While you can disagree with me regarding Melvin’s merits as a GM (and many do), my point is that firing Roenicke when they did made little sense. They waited until the Brewers had basically played themselves out of contention, which is very hard to do in just one month. It should have happened sooner, but because it didn’t, they look even more foolish now because their team is playing decent baseball. After a miserable start to the season, firing Roenicke before Melvin sends the message that the Brewers had all of the pieces in place to contend, they just lacked the clubhouse presence necessary to motivate and lead the team on game day. That’s not the right message to send. This team is certainly better than 11-21, but they are by no means good enough to make a pennant run.

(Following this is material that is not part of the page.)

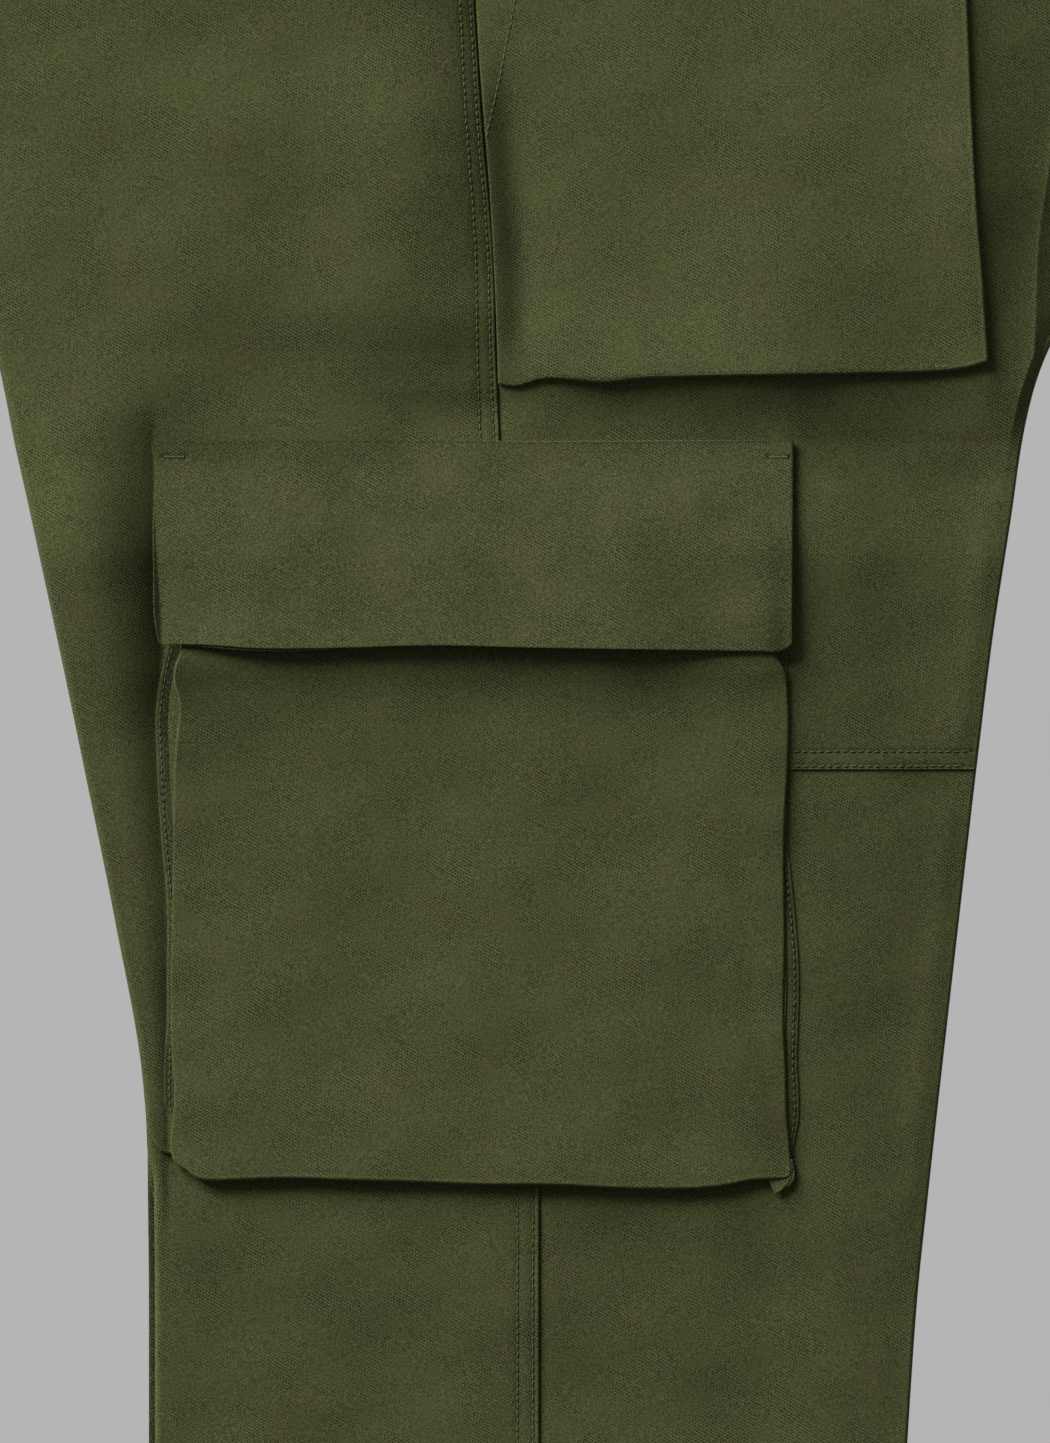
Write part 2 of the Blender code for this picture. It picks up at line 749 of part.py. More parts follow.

The Brewers have won seven of their last eleven and are starting to resemble a real baseball team. The more games they continue to win, the worse the front office will look when the dust settles at the end of this season. Why did it take so long to realize that Ron Roenicke wasn’t the guy to manage this group of ball players? This was Doug Melvin’s mistake, and it was a big one. Is he really the man we want in charge as the Brewers start to navigate the trade waters and right the course? It’s a very delicate and difficult situation, but the next three months are going to pave the way for the Brewers organization for the next half decade. If Mark Attanasio has already decided that Doug Melvin is not the guy, he needs to be let go now, or the Brewers will risk feeling the effects of his efforts for years to come.